BEGIN Information provided
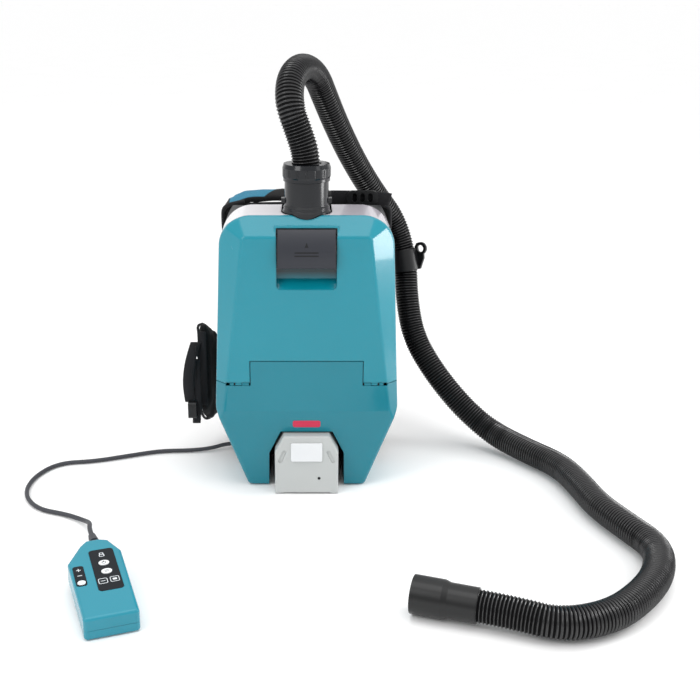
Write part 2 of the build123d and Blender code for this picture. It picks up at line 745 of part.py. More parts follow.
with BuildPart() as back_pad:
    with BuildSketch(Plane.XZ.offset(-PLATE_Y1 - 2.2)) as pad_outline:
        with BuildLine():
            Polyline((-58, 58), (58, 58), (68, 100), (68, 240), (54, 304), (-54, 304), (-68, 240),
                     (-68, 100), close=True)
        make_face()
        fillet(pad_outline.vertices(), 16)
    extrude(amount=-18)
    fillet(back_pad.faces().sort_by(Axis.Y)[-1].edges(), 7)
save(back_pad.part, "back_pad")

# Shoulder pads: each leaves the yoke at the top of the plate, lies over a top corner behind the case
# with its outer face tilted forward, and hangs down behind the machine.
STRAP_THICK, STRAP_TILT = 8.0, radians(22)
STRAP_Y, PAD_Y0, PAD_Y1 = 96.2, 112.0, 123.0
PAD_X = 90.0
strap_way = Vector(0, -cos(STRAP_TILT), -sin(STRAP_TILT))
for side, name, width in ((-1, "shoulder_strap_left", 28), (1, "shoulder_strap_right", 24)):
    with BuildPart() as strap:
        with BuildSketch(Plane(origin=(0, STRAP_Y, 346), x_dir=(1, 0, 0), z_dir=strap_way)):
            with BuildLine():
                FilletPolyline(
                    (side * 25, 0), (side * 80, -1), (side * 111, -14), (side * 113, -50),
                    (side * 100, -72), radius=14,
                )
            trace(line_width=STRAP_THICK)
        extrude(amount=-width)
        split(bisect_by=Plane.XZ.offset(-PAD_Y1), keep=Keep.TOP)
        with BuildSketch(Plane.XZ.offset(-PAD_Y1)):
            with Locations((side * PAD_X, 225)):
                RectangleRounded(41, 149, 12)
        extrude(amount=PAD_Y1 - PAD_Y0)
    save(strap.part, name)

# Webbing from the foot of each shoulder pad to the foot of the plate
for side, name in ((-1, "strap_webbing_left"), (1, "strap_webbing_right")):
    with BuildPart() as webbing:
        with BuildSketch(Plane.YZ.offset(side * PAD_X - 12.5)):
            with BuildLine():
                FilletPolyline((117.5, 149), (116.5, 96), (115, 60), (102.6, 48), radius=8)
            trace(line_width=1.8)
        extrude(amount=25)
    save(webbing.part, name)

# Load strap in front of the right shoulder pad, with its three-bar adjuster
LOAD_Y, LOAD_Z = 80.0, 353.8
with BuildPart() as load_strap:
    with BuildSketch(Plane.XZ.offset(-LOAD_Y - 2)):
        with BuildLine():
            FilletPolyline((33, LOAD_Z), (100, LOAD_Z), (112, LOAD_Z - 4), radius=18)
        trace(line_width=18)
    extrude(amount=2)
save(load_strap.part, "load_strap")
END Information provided
Instruction -> Restate the listing above word for word.

Written solution ->
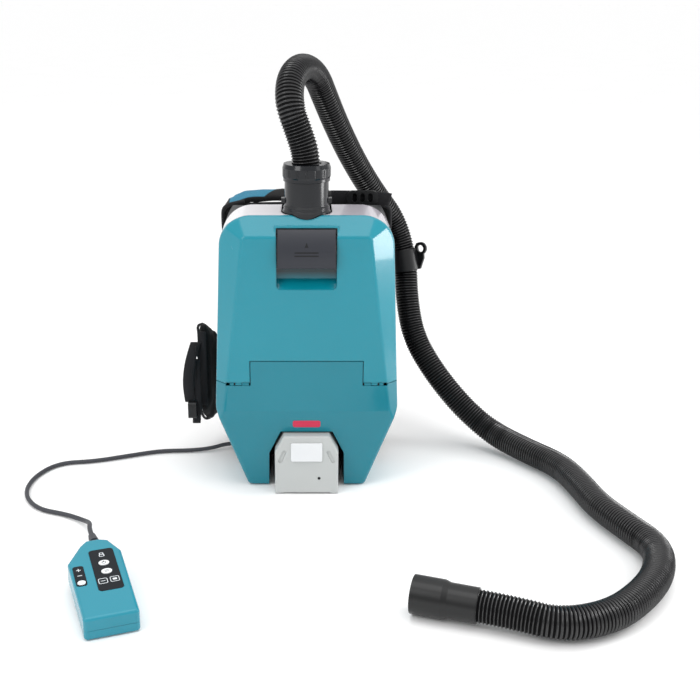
Write part 2 of the build123d and Blender code for this picture. It picks up at line 745 of part.py. More parts follow.
with BuildPart() as back_pad:
    with BuildSketch(Plane.XZ.offset(-PLATE_Y1 - 2.2)) as pad_outline:
        with BuildLine():
            Polyline((-58, 58), (58, 58), (68, 100), (68, 240), (54, 304), (-54, 304), (-68, 240),
                     (-68, 100), close=True)
        make_face()
        fillet(pad_outline.vertices(), 16)
    extrude(amount=-18)
    fillet(back_pad.faces().sort_by(Axis.Y)[-1].edges(), 7)
save(back_pad.part, "back_pad")

# Shoulder pads: each leaves the yoke at the top of the plate, lies over a top corner behind the case
# with its outer face tilted forward, and hangs down behind the machine.
STRAP_THICK, STRAP_TILT = 8.0, radians(22)
STRAP_Y, PAD_Y0, PAD_Y1 = 96.2, 112.0, 123.0
PAD_X = 90.0
strap_way = Vector(0, -cos(STRAP_TILT), -sin(STRAP_TILT))
for side, name, width in ((-1, "shoulder_strap_left", 28), (1, "shoulder_strap_right", 24)):
    with BuildPart() as strap:
        with BuildSketch(Plane(origin=(0, STRAP_Y, 346), x_dir=(1, 0, 0), z_dir=strap_way)):
            with BuildLine():
                FilletPolyline(
                    (side * 25, 0), (side * 80, -1), (side * 111, -14), (side * 113, -50),
                    (side * 100, -72), radius=14,
                )
            trace(line_width=STRAP_THICK)
        extrude(amount=-width)
        split(bisect_by=Plane.XZ.offset(-PAD_Y1), keep=Keep.TOP)
        with BuildSketch(Plane.XZ.offset(-PAD_Y1)):
            with Locations((side * PAD_X, 225)):
                RectangleRounded(41, 149, 12)
        extrude(amount=PAD_Y1 - PAD_Y0)
    save(strap.part, name)

# Webbing from the foot of each shoulder pad to the foot of the plate
for side, name in ((-1, "strap_webbing_left"), (1, "strap_webbing_right")):
    with BuildPart() as webbing:
        with BuildSketch(Plane.YZ.offset(side * PAD_X - 12.5)):
            with BuildLine():
                FilletPolyline((117.5, 149), (116.5, 96), (115, 60), (102.6, 48), radius=8)
            trace(line_width=1.8)
        extrude(amount=25)
    save(webbing.part, name)

# Load strap in front of the right shoulder pad, with its three-bar adjuster
LOAD_Y, LOAD_Z = 80.0, 353.8
with BuildPart() as load_strap:
    with BuildSketch(Plane.XZ.offset(-LOAD_Y - 2)):
        with BuildLine():
            FilletPolyline((33, LOAD_Z), (100, LOAD_Z), (112, LOAD_Z - 4), radius=18)
        trace(line_width=18)
    extrude(amount=2)
save(load_strap.part, "load_strap")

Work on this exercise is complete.